Amidst these obstacles and setbacks to her business, Walker also faced misfortune and tragedy. In June 1915 Russell Walker shot and killed his father after mistaking him for an intruder. He was arrested for murder and, after five months awaiting trial, was declared innocent. Russell Walker never recovered from the accident, however, and after eight years battling depression and alcoholism, he died on November 23, 1923. Walker developed diabetes and, because of her failing health and a leg wound that never healed, spent the last decade of her life in a wheelchair.
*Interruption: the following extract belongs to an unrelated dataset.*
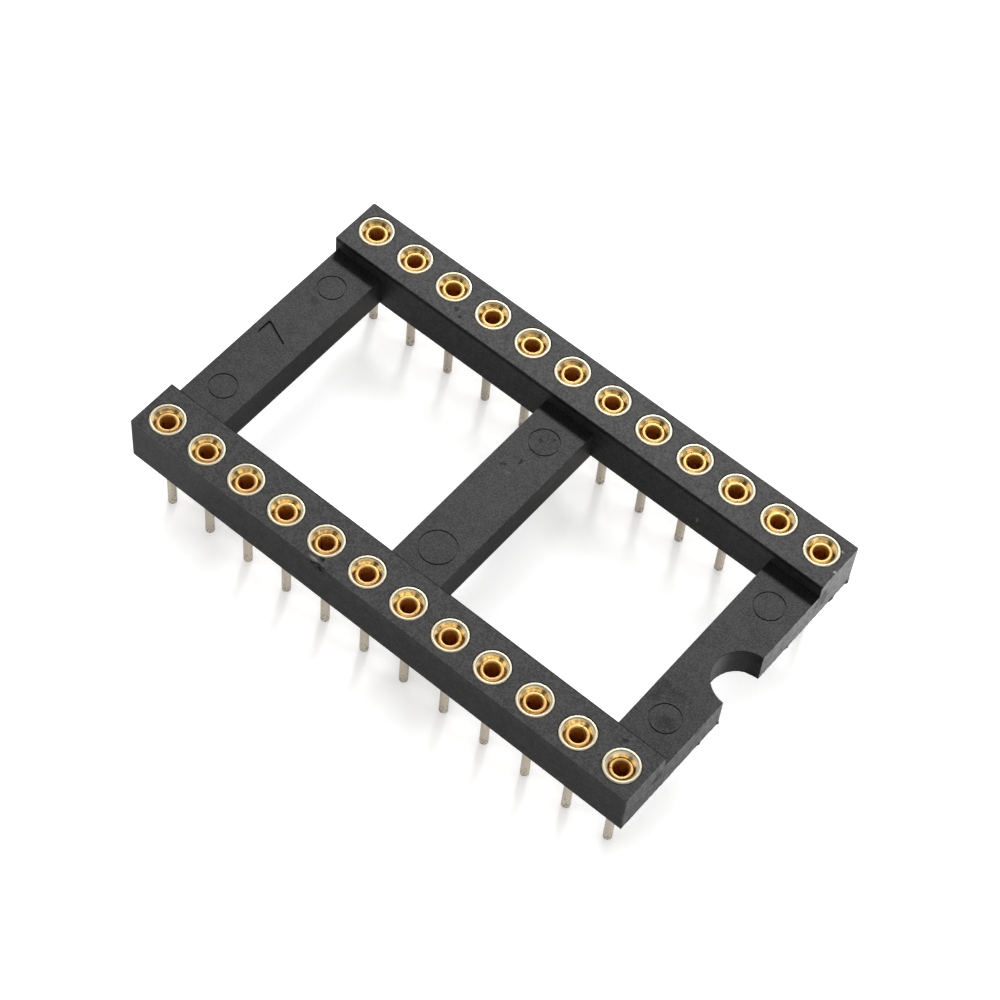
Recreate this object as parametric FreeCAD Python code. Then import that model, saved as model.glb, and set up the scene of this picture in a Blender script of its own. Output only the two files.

Still, as Walker’s reputation as a powerful speaker and entrepreneur continued to grow, she engaged in major civic issues and became an activist against discrimination and segregation. She was cofounder of the Richmond Chapter of the National Association for the Advancement of Colored People and the Council of Colored Women. She was one of the organizers of the 1904 boycott that protested the Virginia Passenger and Power Company’s policy of segregated seating on Richmond streetcars. The boycott was so successful that the company went out of business within the year. In 1921 Walker ran on the “Lily Black” Republican ticket (the “Lily Black” Republicans were an all-Black offshoot of the Republican Party) with John Mitchell Jr., editor and publisher of the Richmond Planet. With Mitchell running for governor, Walker sought the post of superintendent of public instruction; however, all of the Black Republicans lost. Somewhat disillusioned by politics (in a journal entry from 1925 she explains her decision to vote for an entirely Democratic ticket by stating that “one party is as good as the other”), she continued to work for change within her community. She was a major contributor to the Industrial Home for Wayward Girls, operated by her friend Janie Porter Barrett. She also was an ardent supporter of the antilynching movement.